Reproduce each line from the first in the data through the line that contains "total = lengths[-1]" exactly; give nothing else.
-- start of Source data --
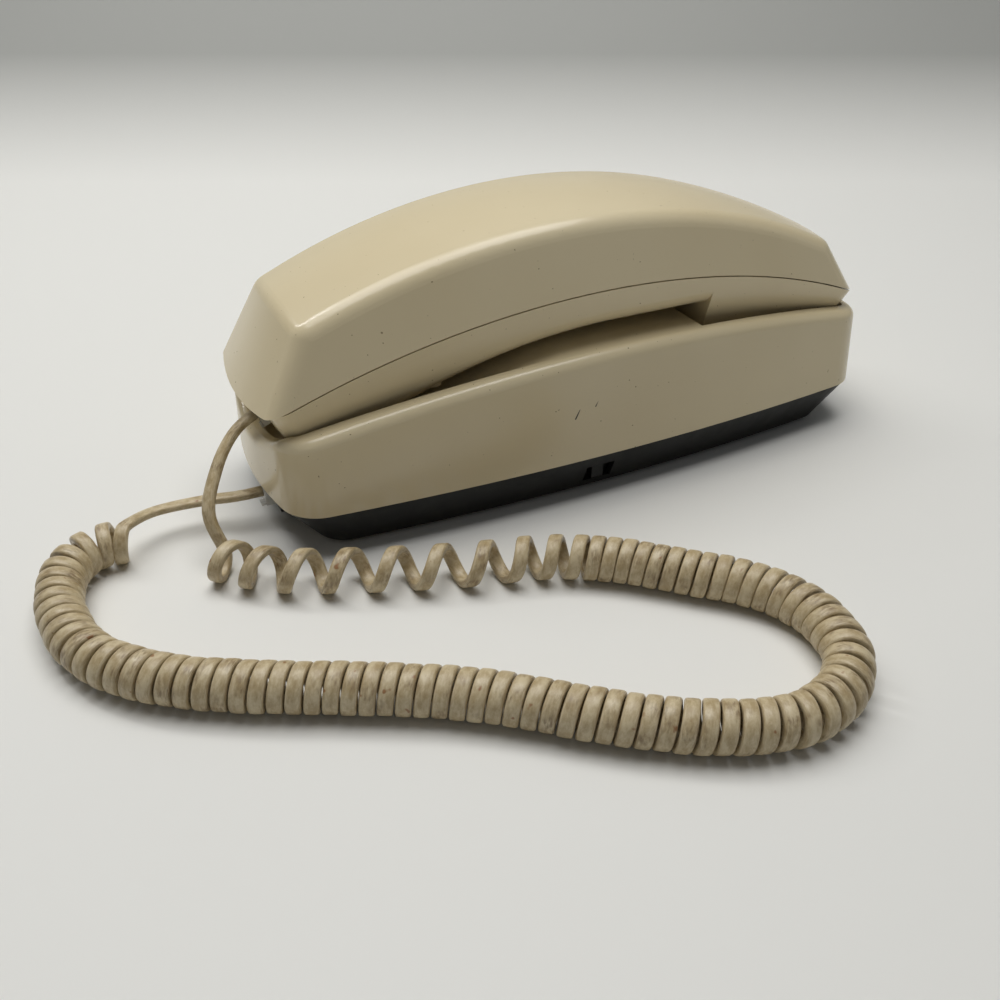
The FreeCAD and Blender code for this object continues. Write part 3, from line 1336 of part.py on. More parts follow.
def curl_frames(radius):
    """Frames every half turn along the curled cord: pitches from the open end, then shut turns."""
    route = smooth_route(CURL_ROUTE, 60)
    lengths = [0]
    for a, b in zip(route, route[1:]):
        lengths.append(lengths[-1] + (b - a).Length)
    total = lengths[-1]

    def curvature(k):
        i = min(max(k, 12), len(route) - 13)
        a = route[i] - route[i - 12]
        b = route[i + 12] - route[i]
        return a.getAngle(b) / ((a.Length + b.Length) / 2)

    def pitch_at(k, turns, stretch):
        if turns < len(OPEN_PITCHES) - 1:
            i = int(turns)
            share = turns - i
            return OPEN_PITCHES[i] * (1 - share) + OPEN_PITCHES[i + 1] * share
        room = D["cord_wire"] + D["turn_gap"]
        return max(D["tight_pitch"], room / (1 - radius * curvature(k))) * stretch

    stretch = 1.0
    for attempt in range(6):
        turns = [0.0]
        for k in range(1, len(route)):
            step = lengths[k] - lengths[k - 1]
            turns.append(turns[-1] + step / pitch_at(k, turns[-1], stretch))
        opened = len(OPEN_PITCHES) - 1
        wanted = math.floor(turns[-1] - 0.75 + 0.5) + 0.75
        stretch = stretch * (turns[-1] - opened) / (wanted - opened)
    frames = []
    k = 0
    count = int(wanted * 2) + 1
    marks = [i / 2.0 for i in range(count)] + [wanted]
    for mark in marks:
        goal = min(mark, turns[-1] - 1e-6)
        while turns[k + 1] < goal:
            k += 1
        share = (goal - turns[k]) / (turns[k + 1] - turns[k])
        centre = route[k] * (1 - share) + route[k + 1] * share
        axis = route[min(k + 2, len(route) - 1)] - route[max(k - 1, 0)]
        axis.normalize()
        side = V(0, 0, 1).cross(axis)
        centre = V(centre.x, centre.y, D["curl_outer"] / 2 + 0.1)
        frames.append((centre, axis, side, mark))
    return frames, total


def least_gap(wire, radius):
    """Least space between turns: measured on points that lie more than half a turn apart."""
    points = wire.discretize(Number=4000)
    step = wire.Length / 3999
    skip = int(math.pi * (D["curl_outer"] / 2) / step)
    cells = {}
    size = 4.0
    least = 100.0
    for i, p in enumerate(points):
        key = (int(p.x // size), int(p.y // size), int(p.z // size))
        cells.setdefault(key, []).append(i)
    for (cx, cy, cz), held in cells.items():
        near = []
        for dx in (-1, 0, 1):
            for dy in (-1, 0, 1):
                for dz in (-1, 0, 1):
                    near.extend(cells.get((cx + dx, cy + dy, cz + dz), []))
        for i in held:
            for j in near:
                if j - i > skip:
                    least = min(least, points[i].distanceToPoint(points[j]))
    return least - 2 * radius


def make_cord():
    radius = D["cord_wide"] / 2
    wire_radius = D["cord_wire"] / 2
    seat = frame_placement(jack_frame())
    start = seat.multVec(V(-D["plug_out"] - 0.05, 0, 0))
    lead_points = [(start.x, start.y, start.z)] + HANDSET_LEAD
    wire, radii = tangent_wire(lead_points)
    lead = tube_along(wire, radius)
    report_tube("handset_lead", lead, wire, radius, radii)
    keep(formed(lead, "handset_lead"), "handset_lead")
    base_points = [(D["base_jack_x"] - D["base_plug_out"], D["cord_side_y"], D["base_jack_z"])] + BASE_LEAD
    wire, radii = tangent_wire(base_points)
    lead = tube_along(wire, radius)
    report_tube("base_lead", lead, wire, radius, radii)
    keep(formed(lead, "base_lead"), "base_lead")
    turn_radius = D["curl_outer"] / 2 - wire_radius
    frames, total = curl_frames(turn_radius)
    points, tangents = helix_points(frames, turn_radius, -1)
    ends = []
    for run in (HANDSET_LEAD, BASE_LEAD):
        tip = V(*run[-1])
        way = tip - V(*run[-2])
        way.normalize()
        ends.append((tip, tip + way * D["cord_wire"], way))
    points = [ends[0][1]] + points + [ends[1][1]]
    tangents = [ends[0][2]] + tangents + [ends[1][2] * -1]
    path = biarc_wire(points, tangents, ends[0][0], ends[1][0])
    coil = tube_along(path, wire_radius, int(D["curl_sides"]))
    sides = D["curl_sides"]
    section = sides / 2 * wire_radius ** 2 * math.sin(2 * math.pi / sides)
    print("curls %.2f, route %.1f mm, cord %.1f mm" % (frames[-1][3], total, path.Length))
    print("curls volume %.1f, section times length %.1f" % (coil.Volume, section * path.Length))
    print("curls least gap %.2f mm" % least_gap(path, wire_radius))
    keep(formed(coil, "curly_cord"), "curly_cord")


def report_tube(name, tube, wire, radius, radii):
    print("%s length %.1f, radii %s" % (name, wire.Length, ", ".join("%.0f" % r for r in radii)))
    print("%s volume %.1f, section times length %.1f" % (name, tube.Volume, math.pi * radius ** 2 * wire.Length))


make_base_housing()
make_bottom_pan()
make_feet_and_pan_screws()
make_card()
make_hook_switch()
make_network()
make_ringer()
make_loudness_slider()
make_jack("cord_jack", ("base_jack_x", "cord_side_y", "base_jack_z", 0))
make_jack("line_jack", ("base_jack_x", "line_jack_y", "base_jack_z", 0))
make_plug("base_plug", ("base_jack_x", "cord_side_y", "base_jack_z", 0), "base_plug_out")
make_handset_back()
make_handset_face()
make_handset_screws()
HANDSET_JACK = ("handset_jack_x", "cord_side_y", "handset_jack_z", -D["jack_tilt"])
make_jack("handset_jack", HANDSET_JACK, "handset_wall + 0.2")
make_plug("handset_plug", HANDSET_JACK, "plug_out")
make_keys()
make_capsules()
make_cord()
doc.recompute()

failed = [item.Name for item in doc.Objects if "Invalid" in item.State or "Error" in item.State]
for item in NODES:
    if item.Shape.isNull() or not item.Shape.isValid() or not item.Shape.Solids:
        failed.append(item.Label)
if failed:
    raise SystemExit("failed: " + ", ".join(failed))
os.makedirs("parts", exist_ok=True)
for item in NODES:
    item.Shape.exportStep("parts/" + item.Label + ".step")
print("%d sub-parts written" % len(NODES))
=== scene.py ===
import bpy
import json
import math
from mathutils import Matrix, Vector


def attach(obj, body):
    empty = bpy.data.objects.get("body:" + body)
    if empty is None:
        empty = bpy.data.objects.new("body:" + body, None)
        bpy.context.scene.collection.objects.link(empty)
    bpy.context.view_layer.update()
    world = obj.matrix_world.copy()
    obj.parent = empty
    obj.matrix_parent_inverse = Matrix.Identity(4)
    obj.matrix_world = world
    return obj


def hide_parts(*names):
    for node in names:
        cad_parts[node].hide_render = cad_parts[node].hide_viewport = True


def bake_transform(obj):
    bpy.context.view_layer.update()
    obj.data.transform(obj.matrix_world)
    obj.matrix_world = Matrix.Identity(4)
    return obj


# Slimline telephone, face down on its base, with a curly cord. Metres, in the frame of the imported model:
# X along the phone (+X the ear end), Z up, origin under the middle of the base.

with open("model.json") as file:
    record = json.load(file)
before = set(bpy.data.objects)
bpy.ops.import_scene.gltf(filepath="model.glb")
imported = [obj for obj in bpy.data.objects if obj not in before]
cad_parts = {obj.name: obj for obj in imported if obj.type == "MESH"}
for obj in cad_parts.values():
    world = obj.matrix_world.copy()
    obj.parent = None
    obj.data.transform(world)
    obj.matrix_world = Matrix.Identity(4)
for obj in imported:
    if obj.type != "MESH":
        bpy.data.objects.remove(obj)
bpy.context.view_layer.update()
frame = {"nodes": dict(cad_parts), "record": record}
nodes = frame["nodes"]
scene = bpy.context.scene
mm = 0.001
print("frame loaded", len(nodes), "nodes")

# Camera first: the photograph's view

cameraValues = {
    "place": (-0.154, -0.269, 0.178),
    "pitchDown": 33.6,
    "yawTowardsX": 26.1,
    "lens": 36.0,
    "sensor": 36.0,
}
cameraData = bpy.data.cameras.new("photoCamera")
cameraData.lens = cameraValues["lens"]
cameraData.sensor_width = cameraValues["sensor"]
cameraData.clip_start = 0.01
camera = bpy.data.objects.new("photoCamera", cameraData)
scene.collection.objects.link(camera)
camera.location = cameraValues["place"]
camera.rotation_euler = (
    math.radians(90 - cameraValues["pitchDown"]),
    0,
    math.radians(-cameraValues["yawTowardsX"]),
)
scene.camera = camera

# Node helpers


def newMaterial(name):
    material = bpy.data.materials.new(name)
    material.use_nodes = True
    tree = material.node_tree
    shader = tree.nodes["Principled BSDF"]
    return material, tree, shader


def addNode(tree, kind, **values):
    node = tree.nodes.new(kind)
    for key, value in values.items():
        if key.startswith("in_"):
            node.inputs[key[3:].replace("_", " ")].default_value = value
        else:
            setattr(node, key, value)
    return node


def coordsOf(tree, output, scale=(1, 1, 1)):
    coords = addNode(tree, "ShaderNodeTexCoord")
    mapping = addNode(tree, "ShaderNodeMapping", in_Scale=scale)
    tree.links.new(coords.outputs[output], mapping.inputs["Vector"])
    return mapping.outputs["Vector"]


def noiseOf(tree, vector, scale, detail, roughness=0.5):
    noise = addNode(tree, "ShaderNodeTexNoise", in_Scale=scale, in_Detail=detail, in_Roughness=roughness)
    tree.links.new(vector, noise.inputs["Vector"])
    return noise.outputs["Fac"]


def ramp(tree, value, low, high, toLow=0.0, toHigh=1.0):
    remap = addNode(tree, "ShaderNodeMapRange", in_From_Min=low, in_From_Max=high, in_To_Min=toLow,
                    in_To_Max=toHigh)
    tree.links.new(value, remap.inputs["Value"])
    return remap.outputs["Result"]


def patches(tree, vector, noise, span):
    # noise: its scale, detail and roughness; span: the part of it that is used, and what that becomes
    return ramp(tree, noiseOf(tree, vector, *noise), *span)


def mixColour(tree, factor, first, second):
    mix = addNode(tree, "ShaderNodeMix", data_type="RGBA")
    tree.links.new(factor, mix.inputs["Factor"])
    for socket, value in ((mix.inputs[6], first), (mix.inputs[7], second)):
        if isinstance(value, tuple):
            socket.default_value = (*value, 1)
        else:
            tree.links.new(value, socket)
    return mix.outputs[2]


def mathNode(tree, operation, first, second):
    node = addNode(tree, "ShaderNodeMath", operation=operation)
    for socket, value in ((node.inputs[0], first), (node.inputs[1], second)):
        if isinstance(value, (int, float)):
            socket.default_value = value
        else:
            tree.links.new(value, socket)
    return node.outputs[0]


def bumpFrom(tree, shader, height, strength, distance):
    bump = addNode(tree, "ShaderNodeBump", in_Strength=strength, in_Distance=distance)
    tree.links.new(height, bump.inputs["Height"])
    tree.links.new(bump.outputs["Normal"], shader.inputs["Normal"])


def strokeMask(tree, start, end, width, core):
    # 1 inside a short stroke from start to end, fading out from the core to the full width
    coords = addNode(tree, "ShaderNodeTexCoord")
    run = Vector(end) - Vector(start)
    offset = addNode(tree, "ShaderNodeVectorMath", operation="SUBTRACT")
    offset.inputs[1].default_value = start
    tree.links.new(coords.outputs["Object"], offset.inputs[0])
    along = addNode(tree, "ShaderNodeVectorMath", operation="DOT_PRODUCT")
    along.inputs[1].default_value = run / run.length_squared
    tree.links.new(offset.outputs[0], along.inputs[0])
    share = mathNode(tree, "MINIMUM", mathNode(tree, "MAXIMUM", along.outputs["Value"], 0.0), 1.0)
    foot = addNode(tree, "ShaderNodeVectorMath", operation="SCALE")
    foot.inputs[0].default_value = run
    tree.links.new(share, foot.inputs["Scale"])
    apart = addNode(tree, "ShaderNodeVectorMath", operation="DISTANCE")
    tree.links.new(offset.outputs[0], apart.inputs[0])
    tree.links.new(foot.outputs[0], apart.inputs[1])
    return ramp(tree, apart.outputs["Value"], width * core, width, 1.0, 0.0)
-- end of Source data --
## Written answer
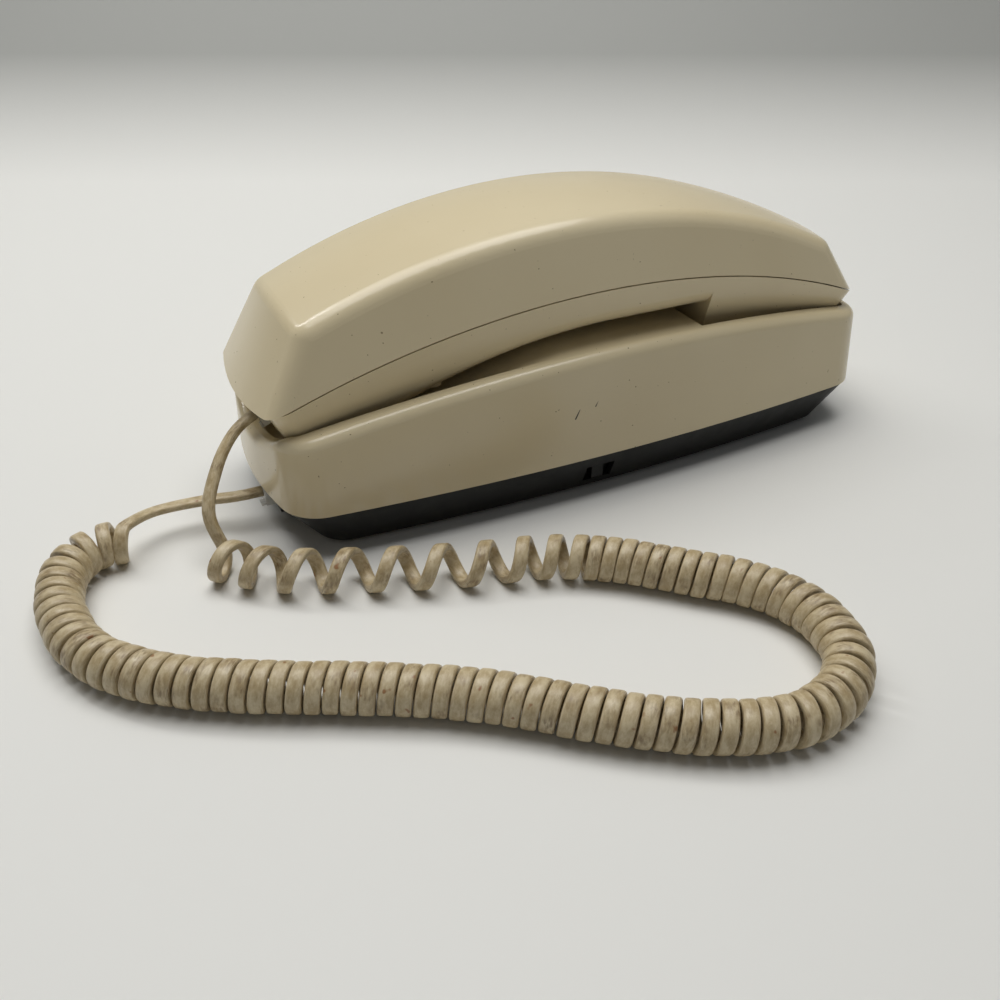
The FreeCAD and Blender code for this object continues. Write part 3, from line 1336 of part.py on. More parts follow.
def curl_frames(radius):
    """Frames every half turn along the curled cord: pitches from the open end, then shut turns."""
    route = smooth_route(CURL_ROUTE, 60)
    lengths = [0]
    for a, b in zip(route, route[1:]):
        lengths.append(lengths[-1] + (b - a).Length)
    total = lengths[-1]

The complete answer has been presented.